A CDMA handset has its own noise suppression to:

• suppress the background noise, but it requires a long convergence time, and
• cut off the background completely when there is no voice from the near end.

The problem occurs in the scenario where there is a hands-free car kit at the near end: there is an attempt to suppress noise twice. First by the hands free car kit, then by the CDMA handset. When the near end is in a noisy environment, the far end will hear unstable noise coupled with the near end’s distorted voice due to the long convergence time from the CDMA handset’s noise suppression. This effect reduces the intelligibility and deteriorates the quality of communication. A noise smoother is typically used for adding some noise back to the background to shorten the convergence time of the handset noise suppression, therefore improving the communication quality. However, conventional noise smoothers are artificial, which introduce unnatural background noises that create very unpleasant user experiences.

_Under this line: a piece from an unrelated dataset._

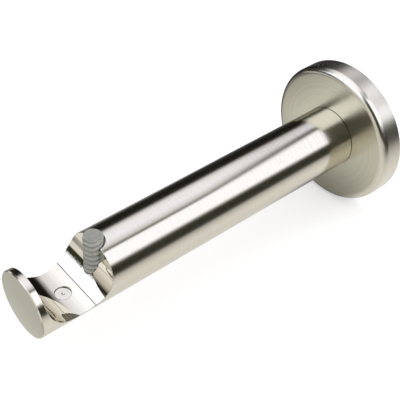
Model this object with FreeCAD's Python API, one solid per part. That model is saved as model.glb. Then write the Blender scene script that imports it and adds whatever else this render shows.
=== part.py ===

Fortemedia’s Non-Artificial Noise Smoother uses the actual environment noise as the base as opposed to artificially generated one. When applied to the hands free applications, the noise level can be adjusted for the handset to maximize the comfort noise generator.

Conclusion

Combining AS3NLF, powerful Channel Control and small array microphone Beam-forming, Fortemedia’s SAM delivers

(1) a superior AEC performance of up to 65dB (including non-linear echo cancellation),
(2) 25dB of non-stationary noise suppression, and
(3) 25dB of wind noise suppression.

Fortemedia then embodies these technologies into a very small single chip.Integrated with DSP, memory, CODEC, and hardware accelerator, Fortemedia’s low power solutions are the ideal single-chip solutions for hands free communication applications such as hands free car kit, speaker phone, mobile or other embedded communications and voice input devices.